• Goal:
Every entry that follows needs to be repeated exactly.

— Start of Data extract —

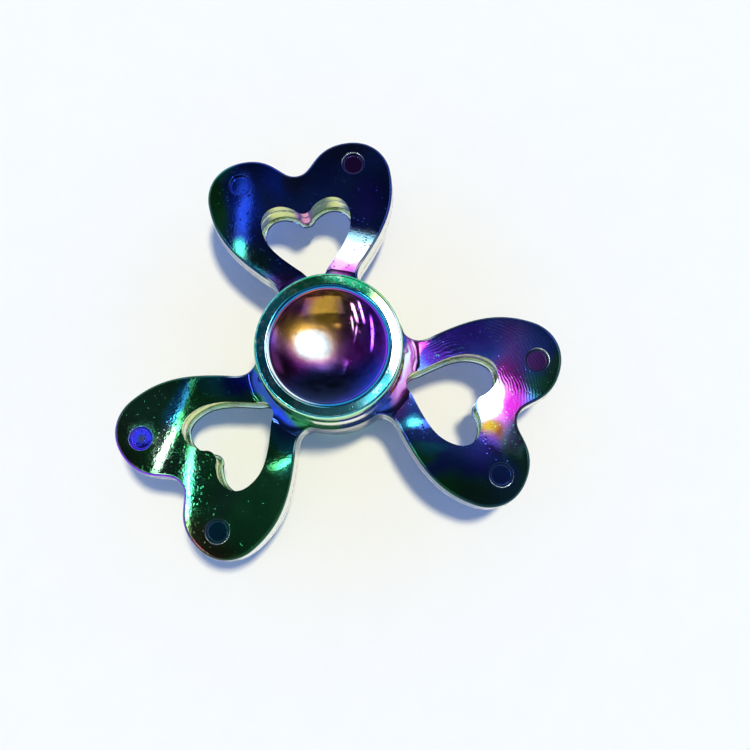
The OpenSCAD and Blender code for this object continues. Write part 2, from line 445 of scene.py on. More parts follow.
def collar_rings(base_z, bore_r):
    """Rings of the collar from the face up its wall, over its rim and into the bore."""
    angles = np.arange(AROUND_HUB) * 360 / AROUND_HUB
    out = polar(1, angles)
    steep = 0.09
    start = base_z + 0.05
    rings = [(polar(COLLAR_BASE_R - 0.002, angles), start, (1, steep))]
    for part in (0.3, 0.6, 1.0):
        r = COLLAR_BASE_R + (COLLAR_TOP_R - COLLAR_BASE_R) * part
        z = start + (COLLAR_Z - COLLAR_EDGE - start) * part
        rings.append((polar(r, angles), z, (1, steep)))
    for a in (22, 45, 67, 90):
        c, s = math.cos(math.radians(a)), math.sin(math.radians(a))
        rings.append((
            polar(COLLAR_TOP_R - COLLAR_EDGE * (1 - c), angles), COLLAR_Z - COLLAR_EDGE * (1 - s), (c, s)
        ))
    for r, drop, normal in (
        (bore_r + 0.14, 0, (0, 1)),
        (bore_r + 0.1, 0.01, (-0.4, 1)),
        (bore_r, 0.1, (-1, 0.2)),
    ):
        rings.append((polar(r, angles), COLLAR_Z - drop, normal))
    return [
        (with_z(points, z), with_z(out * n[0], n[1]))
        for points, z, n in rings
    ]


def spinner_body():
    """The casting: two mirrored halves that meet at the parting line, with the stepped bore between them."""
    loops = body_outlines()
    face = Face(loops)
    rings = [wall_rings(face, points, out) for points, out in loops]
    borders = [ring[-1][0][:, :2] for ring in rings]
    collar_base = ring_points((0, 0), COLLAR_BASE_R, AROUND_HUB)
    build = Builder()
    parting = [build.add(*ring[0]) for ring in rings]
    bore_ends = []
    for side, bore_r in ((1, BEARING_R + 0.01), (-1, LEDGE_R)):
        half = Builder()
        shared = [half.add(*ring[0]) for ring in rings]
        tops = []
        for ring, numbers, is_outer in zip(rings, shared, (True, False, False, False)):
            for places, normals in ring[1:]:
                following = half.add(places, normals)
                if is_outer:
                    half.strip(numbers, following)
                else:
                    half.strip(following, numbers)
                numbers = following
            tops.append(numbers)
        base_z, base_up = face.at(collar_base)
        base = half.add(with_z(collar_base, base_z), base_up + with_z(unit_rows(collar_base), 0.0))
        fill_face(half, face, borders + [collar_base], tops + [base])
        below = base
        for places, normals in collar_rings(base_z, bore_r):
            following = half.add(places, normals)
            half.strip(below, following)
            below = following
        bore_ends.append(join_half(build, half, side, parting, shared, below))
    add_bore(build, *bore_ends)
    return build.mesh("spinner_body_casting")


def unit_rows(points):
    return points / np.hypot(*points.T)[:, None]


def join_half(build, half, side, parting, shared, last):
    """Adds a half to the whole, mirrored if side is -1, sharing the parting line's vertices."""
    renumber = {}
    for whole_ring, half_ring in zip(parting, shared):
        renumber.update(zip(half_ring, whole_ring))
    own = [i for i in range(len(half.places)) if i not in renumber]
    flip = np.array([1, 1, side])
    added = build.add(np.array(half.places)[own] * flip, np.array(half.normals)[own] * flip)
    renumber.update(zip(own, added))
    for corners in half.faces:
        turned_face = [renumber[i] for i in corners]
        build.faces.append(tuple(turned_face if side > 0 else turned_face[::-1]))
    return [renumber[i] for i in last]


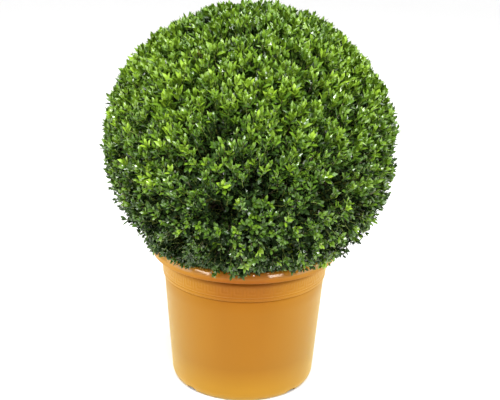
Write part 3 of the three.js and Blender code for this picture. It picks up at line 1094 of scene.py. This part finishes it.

— End of Data extract —

• Reply:
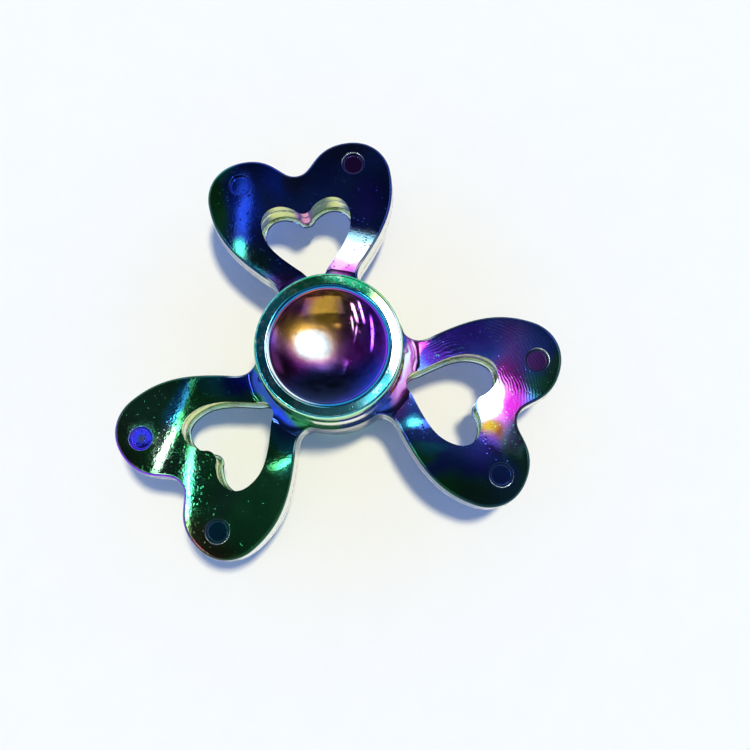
The OpenSCAD and Blender code for this object continues. Write part 2, from line 445 of scene.py on. More parts follow.
def collar_rings(base_z, bore_r):
    """Rings of the collar from the face up its wall, over its rim and into the bore."""
    angles = np.arange(AROUND_HUB) * 360 / AROUND_HUB
    out = polar(1, angles)
    steep = 0.09
    start = base_z + 0.05
    rings = [(polar(COLLAR_BASE_R - 0.002, angles), start, (1, steep))]
    for part in (0.3, 0.6, 1.0):
        r = COLLAR_BASE_R + (COLLAR_TOP_R - COLLAR_BASE_R) * part
        z = start + (COLLAR_Z - COLLAR_EDGE - start) * part
        rings.append((polar(r, angles), z, (1, steep)))
    for a in (22, 45, 67, 90):
        c, s = math.cos(math.radians(a)), math.sin(math.radians(a))
        rings.append((
            polar(COLLAR_TOP_R - COLLAR_EDGE * (1 - c), angles), COLLAR_Z - COLLAR_EDGE * (1 - s), (c, s)
        ))
    for r, drop, normal in (
        (bore_r + 0.14, 0, (0, 1)),
        (bore_r + 0.1, 0.01, (-0.4, 1)),
        (bore_r, 0.1, (-1, 0.2)),
    ):
        rings.append((polar(r, angles), COLLAR_Z - drop, normal))
    return [
        (with_z(points, z), with_z(out * n[0], n[1]))
        for points, z, n in rings
    ]


def spinner_body():
    """The casting: two mirrored halves that meet at the parting line, with the stepped bore between them."""
    loops = body_outlines()
    face = Face(loops)
    rings = [wall_rings(face, points, out) for points, out in loops]
    borders = [ring[-1][0][:, :2] for ring in rings]
    collar_base = ring_points((0, 0), COLLAR_BASE_R, AROUND_HUB)
    build = Builder()
    parting = [build.add(*ring[0]) for ring in rings]
    bore_ends = []
    for side, bore_r in ((1, BEARING_R + 0.01), (-1, LEDGE_R)):
        half = Builder()
        shared = [half.add(*ring[0]) for ring in rings]
        tops = []
        for ring, numbers, is_outer in zip(rings, shared, (True, False, False, False)):
            for places, normals in ring[1:]:
                following = half.add(places, normals)
                if is_outer:
                    half.strip(numbers, following)
                else:
                    half.strip(following, numbers)
                numbers = following
            tops.append(numbers)
        base_z, base_up = face.at(collar_base)
        base = half.add(with_z(collar_base, base_z), base_up + with_z(unit_rows(collar_base), 0.0))
        fill_face(half, face, borders + [collar_base], tops + [base])
        below = base
        for places, normals in collar_rings(base_z, bore_r):
            following = half.add(places, normals)
            half.strip(below, following)
            below = following
        bore_ends.append(join_half(build, half, side, parting, shared, below))
    add_bore(build, *bore_ends)
    return build.mesh("spinner_body_casting")


def unit_rows(points):
    return points / np.hypot(*points.T)[:, None]


def join_half(build, half, side, parting, shared, last):
    """Adds a half to the whole, mirrored if side is -1, sharing the parting line's vertices."""
    renumber = {}
    for whole_ring, half_ring in zip(parting, shared):
        renumber.update(zip(half_ring, whole_ring))
    own = [i for i in range(len(half.places)) if i not in renumber]
    flip = np.array([1, 1, side])
    added = build.add(np.array(half.places)[own] * flip, np.array(half.normals)[own] * flip)
    renumber.update(zip(own, added))
    for corners in half.faces:
        turned_face = [renumber[i] for i in corners]
        build.faces.append(tuple(turned_face if side > 0 else turned_face[::-1]))
    return [renumber[i] for i in last]


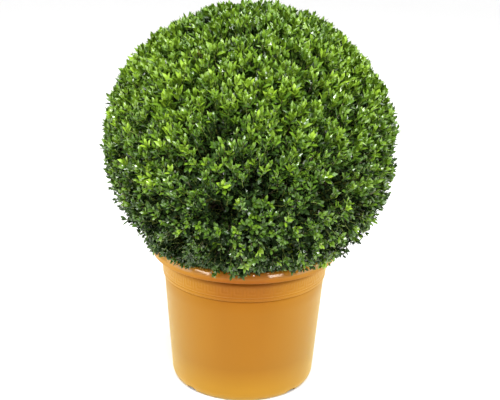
Write part 3 of the three.js and Blender code for this picture. It picks up at line 1094 of scene.py. This part finishes it.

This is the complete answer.